BROOKVILLE — Visiting Brookville Wednesday, U.S. Sen. Bob Casey met with members from various levels of the 4-H program to talk about the value of the program.
Those meeting with Casey ranged from an assistant director from Penn State to some of the children currently in the program. The focus of the discussion was the importance of investing in children, and how the 4-H program does that.
“Know that both the Penn State Extension, and specifically 4-H, we want to be a resource to you…,” said Dr. Brent Hales, Penn State assistant director.
Penn State Extension is a statewide program that works to extend the knowledge of the university into the communities around the state. 4-H is a program integral to that effort that offers agriculture education and much more. Hales described the program as the first class that many take at Penn State, though the public often doesn’t see it that way. 4-H gives students the opportunity to take classes and gain knowledge, and provides the university with a way to gather feedback.
Hales said the program is very adaptable to whatever young people are interested in and what they want to learn. This has allowed 4-H to reach out to urban communities as well as well as those in suburban and rural areas.
Joshua Rice, the assistant director of the 4-H program referred to the children enrolled in “Health Rocks” a 4-H healthy living program in Philadelphia. This is still part of 4-H, but in an urban setting with topics geared toward those children.

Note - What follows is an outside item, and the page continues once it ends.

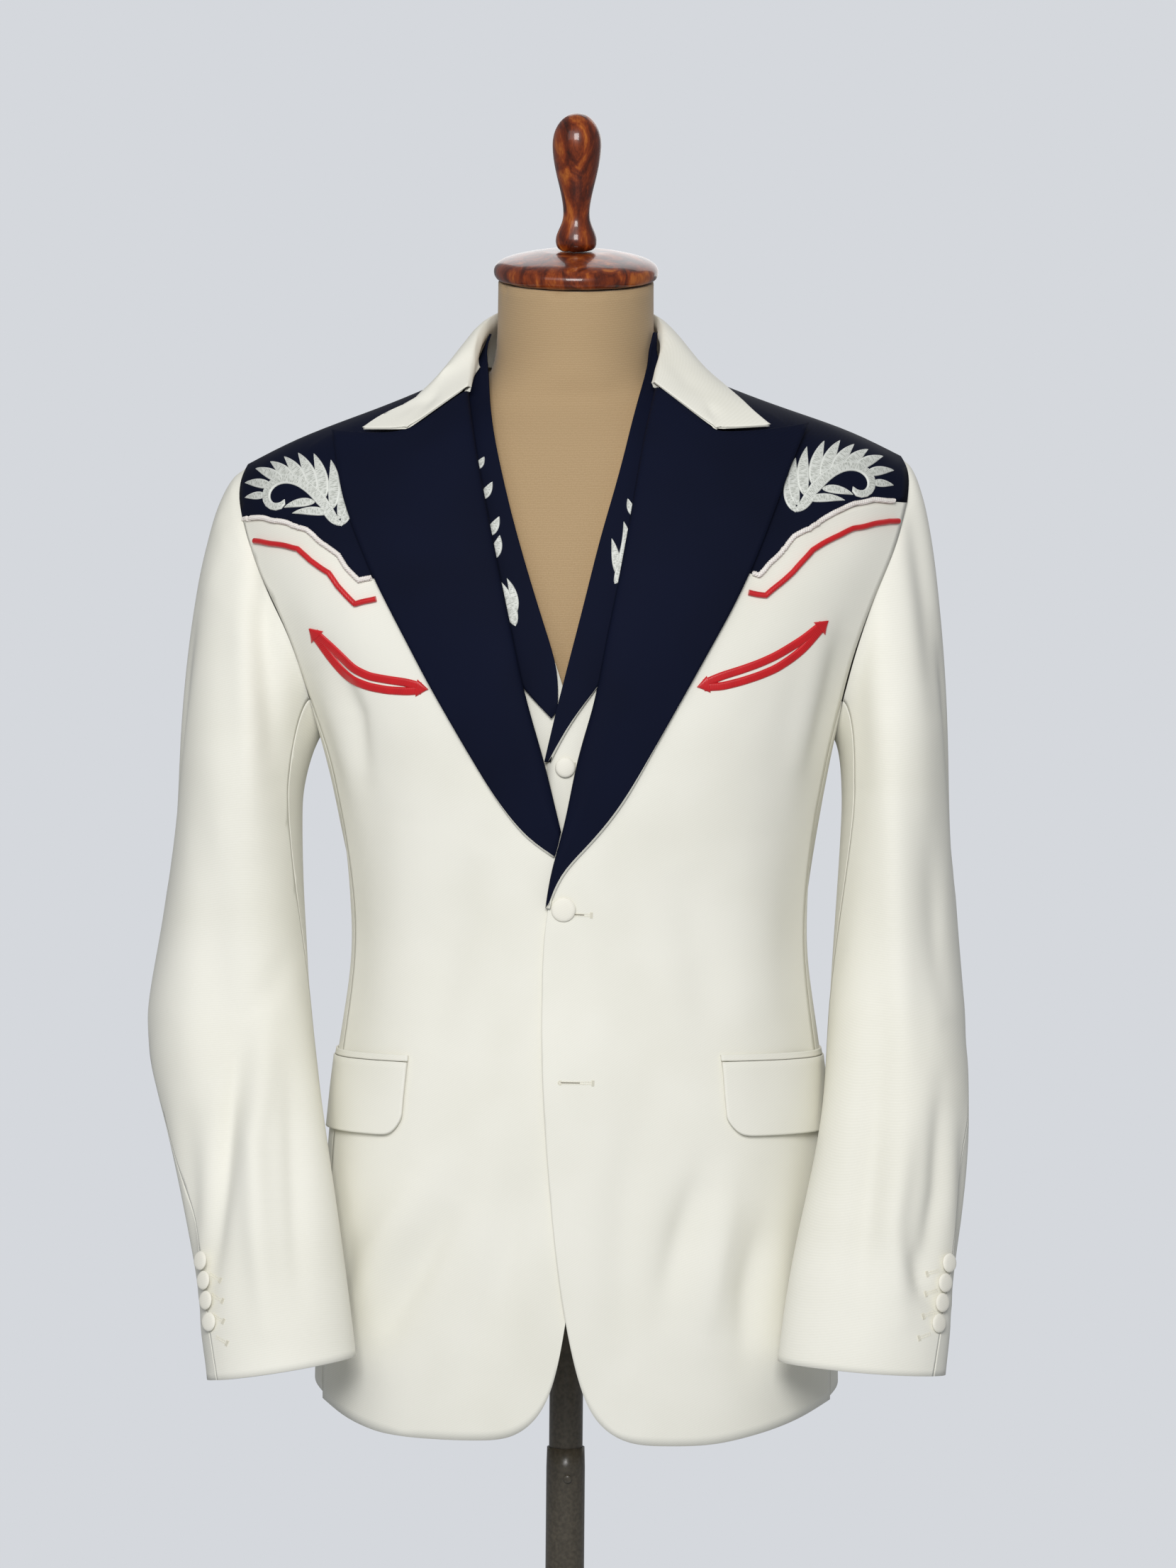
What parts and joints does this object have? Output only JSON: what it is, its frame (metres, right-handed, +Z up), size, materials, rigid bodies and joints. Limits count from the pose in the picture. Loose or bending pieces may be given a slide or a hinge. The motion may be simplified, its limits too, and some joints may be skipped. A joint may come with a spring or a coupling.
{
  "type": "western suit on a dress form",
  "caption": "Two-tone western jacket and waistcoat with peak lapels, stepped yokes and piping, on a limbless dress form with a telescoping stand.",
  "frame": {"origin": "middle of the stand's underside, on the floor under the pole", "axes": "+Z up along the pole, -Y the way the wearer faces, +X the wearer's left"},
  "size_m": [0.5677, 0.36, 1.6115],
  "materials": {
    "cream_wool": "fine worsted",
    "navy_wool": "fine worsted",
    "red_satin": "satin",
    "white_cord": "twisted cord",
    "form_linen": "stretched linen",
    "mahogany": "high-gloss lacquer",
    "black_steel": "gloss black"
  },
  "bodies": {
    "stand": {"base_plate": "black_steel", "outer_pole": "black_steel", "spring_button": "black_steel"},
    "form": {"collar": "cream_wool", "cord_red_back": "red_satin", "cord_red_left": "red_satin", "cord_red_right": "red_satin", "cord_white_back": "white_cord", "cord_white_left": "white_cord", "cord_white_right": "white_cord", "finial": "mahogany", "form_torso": "form_linen", "front_button_lower": "cream_wool", "front_button_top": "cream_wool", "inner_pole": "black_steel", "jacket_back_left": "cream_wool", "jacket_back_right": "cream_wool", "jacket_front_left": "cream_wool", "jacket_front_right": "cream_wool", "jacket_side_left": "cream_wool", "jacket_side_right": "cream_wool", "lapel_left": "navy_wool", "lapel_right": "navy_wool", "neck_cap": "mahogany", "pocket_flap_left": "cream_wool", "pocket_flap_right": "cream_wool", "pocket_jet_left": "cream_wool", "pocket_jet_right": "cream_wool", "sleeve_button_left_1": "cream_wool", "sleeve_button_left_2": "cream_wool", "sleeve_button_left_3": "cream_wool", "sleeve_button_left_4": "cream_wool", "sleeve_button_right_1": "cream_wool", "sleeve_button_right_2": "cream_wool", "sleeve_button_right_3": "cream_wool", "sleeve_button_right_4": "cream_wool", "sleeve_under_left": "cream_wool", "sleeve_under_right": "cream_wool", "sleeve_upper_left": "cream_wool", "sleeve_upper_right": "cream_wool", "smile_pocket_left": "red_satin", "smile_pocket_right": "red_satin", "waistcoat_back": "cream_wool", "waistcoat_button_1": "cream_wool", "waistcoat_button_2": "cream_wool", "waistcoat_button_3": "cream_wool", "waistcoat_button_4": "cream_wool", "waistcoat_button_5": "cream_wool", "waistcoat_front_left": "cream_wool", "waistcoat_front_right": "cream_wool", "waistcoat_lapel_left": "navy_wool", "waistcoat_lapel_right": "navy_wool", "yoke_back": "navy_wool", "yoke_front_left": "navy_wool", "yoke_front_right": "navy_wool"}
  },
  "joints": [
    {"name": "height_slide", "type": "slide", "parent": "stand", "child": "form", "axis": [0, 0, 1], "range_m": [-0.12, 0.25]}
  ]
}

Some of the primary project areas on which 4-H focuses are animal science, environmental science, healthy living, leadership, expressive art, civic engagement, and camping, giving the more urban settings projects areas that might be more applicable to youth living there.
Casey returned to the urban-rural delineation later, saying rural and urban counties around the state have more in common than some might realize.
“The opioid crisis is everywhere, it’s not just in cities or small towns, it’s even in suburban communities. As much as we’re divided sometimes on a lot of issues, a lot of these problems are common to both communities,” Casey said.
Casey expressed surprise at learning some of the families involved with 4-H went as far back as six generations.
Two members of the Jefferson County 4-H program told Casey about their experiences in the program.
The first was Mackenzi Kanouff, who talked about working on landscape art and participating in other projects.
The other member was Ben Pifer, a junior in high school who has been part of the dairy program for many years. His family owns a dairy farm, and also leases cows to children who want to participate in the program but don’t have access to cows. He has participated in a wide variety of other programs through 4-H, including poultry, goats, cooking, the vet book, and many others. He is the secretary of the local club this year.
The 4-H programs have enabled him to be on the Quiz Bowl team, and have given him the opportunity to travel to several different states to compete in tournaments.
“I think you see here two prime examples of young people that are preparing themselves for the next generation of workforce. That true broad development that 4-h provides, the skills and broader opportunity that they might not have had, traveling, learning those leadership skills… just general life skills. Those are the type of things that 4-H in general teaches,” Hales said.
“This meeting was a good education on how important the extension programs are in 4-H in developing better citizens and developing folks who understand they’re part of a community,” Casey said.